Rockies Hug Cubs to Death
By Kyle Koster
Nolan Arenado and Javier Baez stood in the cool moonlight of Wrigley Field’s infield and shared a warm embrace. The world — and game — raged on all around them, but it all faded into background noise as the tender embrace turned to gentle back-patting and ear-to-ear smiles.
It was a bizarre moment for a hug. The bottom of the 11th of a winner-take-all game with the play still going on. It was not what anyone expected to happen when Willson Contreras hit a chopper to the left side with two on and one out. Managers, umpires, and players seemed a bit mystified. Everyone knew Baez, as a baserunner, wasn’t allowed to do that. Everyone also saw Arenado smile and show complete indifference toward making a throw.

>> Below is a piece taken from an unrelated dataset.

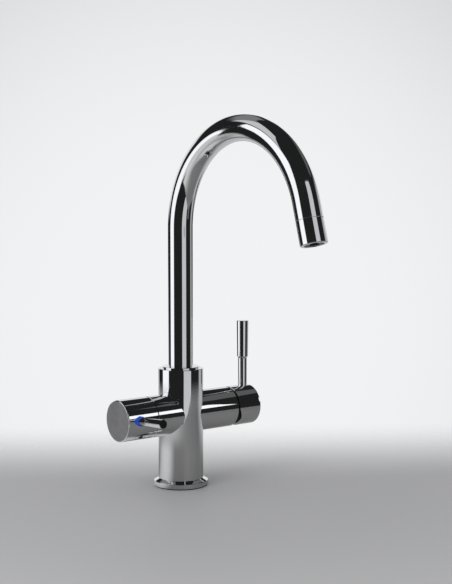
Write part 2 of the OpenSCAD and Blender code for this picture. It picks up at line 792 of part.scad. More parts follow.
// Handle cap over the dome, with its relieved mouth, boss, lever seat and pry notch
module handle_cap() color(CHROME) difference() {
    union() {
        difference() {
            right(mouth_x) shell(cap_len);
            right(mouth_x - past) cylinder(r = hollow_r + 0.1, h = pivot_x - mouth_x + past + 2);
            right(pivot_x) sphere(r = hollow_r);
        }
        right(boss_x) cylinder(r = boss_r, h = pivot_x + hollow_r + 1.5 - boss_x);
    }
    mouth_relief();
    translate([boss_x - past, -stem_w / 2 - fit_gap, barrel_z - stem_w / 2 - fit_gap])
        cube([cap_len, stem_w + 2 * fit_gap, stem_w + 2 * fit_gap]);
    translate([lever_x, 0, barrel_z + barrel_r - seat_drop])
        cylinder(d = rod_d + 2 * fit_gap, h = seat_drop + past);
    translate([lever_x, 0, barrel_z + barrel_r - seat_drop - thread_len - 0.3])
        cylinder(r = thread_r + fit_gap, h = thread_len + past);
    translate([handle_grub_x, 0, barrel_z]) rotate([180, 0, 0])
        cylinder(r = grub_r + fit_gap, h = barrel_r + past);
    right(cap_end - notch_depth) rotate([0, 0, -90 - notch_angle])
        translate([disc_r - past, -notch_w / 2, 0])
            cube([disc_rim + 2 * past, notch_w, notch_depth + past]);
}

// Wedge taken from the lower half of the mouth, which lets the lever tilt outwards
module mouth_relief() {
    translate([mouth_x, 0, barrel_z]) rotate([90, 0, 0]) linear_extrude(2 * barrel_d, center = true)
        polygon([
            [0, 0], [-barrel_r, 0], [-barrel_r, -barrel_d], [barrel_d * tan(mouth_slope), -barrel_d]
        ]);
}

// Cover disc in the cap's end
module handle_end_disc() color(SATIN) right(cap_end - disc_t + 0.02)
    cylinder(r = disc_r, h = disc_t - 0.02);

// Screw that clamps the cap to the stem
module handle_grub_screw() color(STEEL) translate([handle_grub_x, 0, barrel_z - stem_w / 2 - 0.05])
    rotate([180, 0, 0]) grub_screw(grub_len);

// Plain lower rod of the lever, threaded into the cap
module lever_rod() color(CHROME) translate([lever_x, 0, barrel_z]) {
    translate([0, 0, barrel_r - seat_drop - thread_len]) rod(thread_r, thread_len + past);
    translate([0, 0, barrel_r - seat_drop + 0.02])
        cylinder(d = rod_d, h = grip_z - barrel_r + seat_drop - 0.02);
    translate([0, 0, grip_z - past]) rod(spigot_r, spigot_len + past);
}

// Thicker grip that flares towards its top
module lever_grip() color(CHROME) translate([lever_x, 0, barrel_z + grip_z]) difference() {
    turned([
        [0, 0.02], [rod_d / 2, 0.02], [grip_d / 2, grip_cone],
        [grip_tip_d / 2, lever_h - grip_z - chamfer],
        [grip_tip_d / 2 - chamfer, lever_h - grip_z], [0, lever_h - grip_z]
    ]);
    translate([0, 0, -past]) cylinder(r = spigot_r + fit_gap, h = spigot_len + past + 0.3);
}

// Frame of the pin lever, with Z outwards from the barrel axis
module at_pin() {
    translate([-pin_x, 0, barrel_z]) rotate([90 - pin_angle, 0, 0]) children();
}

// Filter knob, hollow over the valve and splined on its spindle
module filter_knob() color(CHROME) difference() {
    left(knob_x) shell(knob_len);
    left(knob_x - past) cylinder(r = knob_hollow_r, h = knob_hollow + past);
    left(knob_x) linear_extrude(knob_len + past) spline_outline(fit_gap);
    at_pin() translate([0, 0, barrel_r - marker_seat])
        cylinder(d = marker_d + 2 * fit_gap, h = marker_seat + past);
    at_pin() translate([0, 0, barrel_r - marker_seat - pin_thread_len - 0.3])
        cylinder(r = pin_thread_r + fit_gap, h = pin_thread_len + past);
    translate([-knob_grub_x, 0, barrel_z]) rotate([90 + knob_grub_angle, 0, 0])
        cylinder(r = grub_r + fit_gap, h = barrel_r + past);
}

// Toothed outline of the spindle's end, grown by a clearance
module spline_outline(grow) {
    polygon([
        for (i = [0:2 * spline_teeth - 1])
            let (r = spline_r + grow - (i % 2) * spline_cut, a = 180 / spline_teeth * i)
                [r * cos(a), r * sin(a)]
    ]);
}

// Satin disc in the knob's end
module knob_end_disc() color(SATIN) left(knob_end - disc_t + 0.02)
    cylinder(r = disc_r, h = disc_t - 0.02);

// Screw that clamps the knob to the spindle
module knob_grub_screw() color(STEEL) translate([-knob_grub_x, 0, barrel_z])
    rotate([90 + knob_grub_angle, 0, 0]) translate([0, 0, spline_r + 0.1]) grub_screw(grub_len);

// Rod of the pin lever, threaded into the knob
module filter_pin() color(CHROME) at_pin() {
    translate([0, 0, barrel_r - marker_seat - pin_thread_len]) rod(pin_thread_r, pin_thread_len + past);
    translate([0, 0, barrel_r - marker_seat + 0.02])
        cylinder(d = pin_d, h = pin_grip_x - barrel_r + marker_seat - 0.02);
    translate([0, 0, pin_grip_x - past]) rod(pin_spigot_r, pin_spigot_len + past);
}

// Thicker end of the pin lever, with a shallow socket in its tip
module pin_grip() color(CHROME) at_pin() translate([0, 0, pin_grip_x]) difference() {
    turned([
        [0, 0.02], [pin_d / 2, 0.02], [pin_grip_d / 2, pin_cone],
        [pin_tip_d / 2, pin_reach - pin_grip_x - chamfer],
        [pin_tip_d / 2 - chamfer, pin_reach - pin_grip_x], [0, pin_reach - pin_grip_x]
    ]);
    translate([0, 0, -past]) cylinder(r = pin_spigot_r + fit_gap, h = pin_spigot_len + past + 0.3);
    translate([0, 0, pin_reach - pin_grip_x - plug_depth])
        cylinder(r = pin_tip_d / 2 - pin_rim, h = plug_depth + past);
}

// Black plug that closes the pin lever's tip
module pin_end_plug() color(BLACK) at_pin() translate([0, 0, pin_reach - plug_depth + 0.02])
    cylinder(r = pin_tip_d / 2 - pin_rim - fit_gap, h = plug_depth - plug_inset - 0.02);

// Blue ring that marks the cold filtered water
module marker_ring() color(BLUE) at_pin() translate([0, 0, barrel_r - marker_seat + 0.02])
    turned([
        [pin_d / 2 + fit_gap, 0], [marker_d / 2, 0], [marker_d / 2, marker_seat + marker_len - chamfer],
        [marker_d / 2 - chamfer, marker_seat + marker_len],
        [pin_d / 2 + fit_gap, marker_seat + marker_len]
    ]);

// Spindle of the filter valve, from its slotted driving plate to its splined end
module valve_spindle() color(BRASS) difference() {
    spindle_blank();
    translate([-spindle_x, 0, barrel_z])
        cube([2 * spindle_slot, 2 * spindle_slot, 2 * valve_bore_r], center = true);
}

// Spindle before its outlet slot is cut
module spindle_blank() {
    left(0) turned([
        [0, spindle_x], [valve_disc_r, spindle_x], [valve_disc_r, spindle_step_x - 0.1],
        [spindle_r, spindle_step_x - 0.1], [spindle_r, spindle_o_x - 0.8],
        [spindle_r - 1.4, spindle_o_x - 0.8], [spindle_r - 1.4, spindle_o_x + 0.8],
        [spindle_r, spindle_o_x + 0.8], [spindle_r, valve_nose_x],
        [spindle_r - clip_groove, valve_nose_x], [spindle_r - clip_groove, valve_nose_x + clip_t + 0.1],
        [spindle_r - run_gap, valve_nose_x + clip_t + 0.1],
        [spindle_r - run_gap, valve_nose_x + clip_t + 0.1 + spindle_collar_t],
        [0, valve_nose_x + clip_t + 0.1 + spindle_collar_t]
    ]);
    left(valve_nose_x + clip_t) linear_extrude(spline_end - valve_nose_x - clip_t) spline_outline(0);
}

// Rubber ring in the spindle's groove
module spindle_o_ring() color(RUBBER) left(spindle_o_x) o_ring(spindle_r - 1.38, 1.38);

// Ceramic disc that the spindle turns
module valve_moving_disc() color(CERAMIC) left(valve_moving_x) half_ported_disc(0);

base_seal();
base_flange();
tap_body();
spout_ring_nut();
upper_bush();
lower_bush();
filter_tube_seal();
hot_port_seal();
cold_port_seal();
mixed_port_seal();
cartridge_base();
fixed_disc();
cartridge_housing();
cartridge_nut();
cartridge_dome();
valve_seal();
valve_body();
valve_fixed_disc();
valve_clip();
spout_tube();
spout_shank();
upper_o_ring();
lower_o_ring();
filter_tube();
tip_socket();
aerator_collar();
aerator_washer();
aerator_screen();
aerator_insert();
filter_nozzle();
cartridge_carrier();
tilt_pin();
moving_disc();
disc_slider();
cartridge_stem();
handle_cap();
handle_end_disc();
handle_grub_screw();
lever_rod();
lever_grip();
filter_knob();
knob_end_disc();
knob_grub_screw();
filter_pin();
pin_grip();
pin_end_plug();
marker_ring();
valve_spindle();
spindle_o_ring();
valve_moving_disc();
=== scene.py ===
import math

import bmesh
import bpy
from mathutils import Matrix, Vector


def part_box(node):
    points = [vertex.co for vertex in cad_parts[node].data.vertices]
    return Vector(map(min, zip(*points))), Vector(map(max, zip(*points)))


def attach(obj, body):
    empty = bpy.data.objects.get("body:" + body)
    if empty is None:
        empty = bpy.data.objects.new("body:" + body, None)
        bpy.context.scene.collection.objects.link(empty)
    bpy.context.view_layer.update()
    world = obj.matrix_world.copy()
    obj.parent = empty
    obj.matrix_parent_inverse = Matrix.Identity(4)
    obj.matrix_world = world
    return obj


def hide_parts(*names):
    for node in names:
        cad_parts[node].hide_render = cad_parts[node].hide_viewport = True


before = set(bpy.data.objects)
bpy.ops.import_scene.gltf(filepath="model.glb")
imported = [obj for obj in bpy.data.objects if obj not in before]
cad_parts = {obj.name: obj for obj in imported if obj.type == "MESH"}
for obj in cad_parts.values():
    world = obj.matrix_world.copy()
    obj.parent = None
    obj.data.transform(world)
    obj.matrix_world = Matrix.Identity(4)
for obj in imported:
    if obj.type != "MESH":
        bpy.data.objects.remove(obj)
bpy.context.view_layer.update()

MM = 0.001


# Camera, which stands left of the spout and a little below its top

CAMERA_PLACE = (-0.750, -1.032, 0.3155)
CAMERA_TURN = -38.28
CAMERA_DIP = 4.43
FOCAL_LENGTH = 47.3
SENSOR_HEIGHT = 24.0


def place_camera():
    """Camera solved from the photograph: place in metres, angles in degrees, lens in mm."""
    lens = bpy.data.cameras.new("photo_camera")
    lens.sensor_fit = "VERTICAL"
    lens.sensor_height = SENSOR_HEIGHT
    lens.lens = FOCAL_LENGTH
    lens.clip_start = 0.01
    lens.clip_end = 100.0
    camera = add_to_scene("photo_camera", lens)
    camera.location = CAMERA_PLACE
    camera.rotation_euler = (math.radians(90 - CAMERA_DIP), 0, math.radians(CAMERA_TURN))
    bpy.context.scene.camera = camera


# Small helpers for objects, meshes and node trees

def add_to_scene(name, data):
    item = bpy.data.objects.new(name, data)
    bpy.context.scene.collection.objects.link(item)
    return item


def close_mesh(bm, name, material):
    """Turns a finished bmesh into a mesh that wears one material."""
    mesh = bpy.data.meshes.new(name)
    bm.to_mesh(mesh)
    bm.free()
    mesh.materials.append(material)
    return mesh


def feed(tree, socket, value):
    """Links a socket, or sets it to a plain value."""
    if isinstance(value, bpy.types.NodeSocket):
        tree.links.new(value, socket)
    else:
        socket.default_value = value


def calculate(tree, operation, *values, clamp=False):
    node = tree.nodes.new("ShaderNodeMath")
    node.operation = operation
    node.use_clamp = clamp
    for socket, value in zip(node.inputs, values):
        feed(tree, socket, value)
    return node.outputs[0]


def vector_maths(tree, operation, *vectors):
    node = tree.nodes.new("ShaderNodeVectorMath")
    node.operation = operation
    for socket, vector in zip(node.inputs, vectors):
        feed(tree, socket, vector)
    return node.outputs


def split_axes(tree, vector):
    node = tree.nodes.new("ShaderNodeSeparateXYZ")
    tree.links.new(vector, node.inputs[0])
    return node.outputs


def ramp_between(tree, value, low, high, out_low=0.0, out_high=1.0):
    """Smooth step of a value from low to high."""
    node = tree.nodes.new("ShaderNodeMapRange")
    node.interpolation_type = "SMOOTHSTEP"
    for name, number in (("Value", value), ("From Min", low), ("From Max", high),
                         ("To Min", out_low), ("To Max", out_high)):
        feed(tree, node.inputs[name], number)
    return node.outputs["Result"]


def fall_between(tree, value, low, high):
    return ramp_between(tree, value, low, high, 1.0, 0.0)


def choose_by_ray(tree, ray, seen, otherwise):
    """Gives one value to rays of one kind, and the other value to the rest."""
    change = calculate(tree, "SUBTRACT", seen, otherwise)
    return calculate(tree, "MULTIPLY_ADD", ray, change, otherwise)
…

So the game went on without an interference call. The Rockies recorded the final out of the frame. An incredible controversy was avoided. Colorado almost hugged itself into elimination. Two innings later, they squeezed the life out of the Cubs. All it took was three straight two-out singles by Trevor Story, Gerardo Parra, and Tony Wolters to eke out the second, game-winning run.
The Cubs season didn’t end in one big explosion. It ended in a thousand cuts. It ended because the pressure finally broke them. Over the past two days, that pressure’s been applied by unlikely sources.
Kyle Freeland. Tony Wolters. Chris Rusin. Orlando Arcia.
It’s also come from within. With everything on the line, Joe Maddon’s offense couldn’t do much of anything. It mustered only two runs and nine hits in 22 innings. Blessed with an embarrassment of riches, the North Side’s fortune was lost.
Tuesday night was the exact type of situation the deep and versatile roster was supposed to solve. Every position player saw action. None could provide the clutch hit. Kyle Schwarber struck out. Jason Heyward, the $184 million man, came on in the seventh and went 0-for-3 with four men LOB. Terrance Gore, who had all of 19 plate appearances in his career, got two at-bats and fanned in each.
The Cubs have an entire offseason to wonder about two things: what could have been and how they came to be the first team bounced from the 2018 playoffs. A talent-rich roster with deep pockets led the National League Central by five games in September and saw it all turn to ruin.
It’s been a slow-motion car wreck. A nightmare escalating in severity. Hope slipping though fingers like sand, a few grains at a time. It’s gone now. The how is less important than the what.
Arenado’s hug was more of mob move, where the marked man is given false hope. Usually that man is not long for this world. And the 2018 Cubs weren’t. They need another type of hug now. The kind that you give when something dies.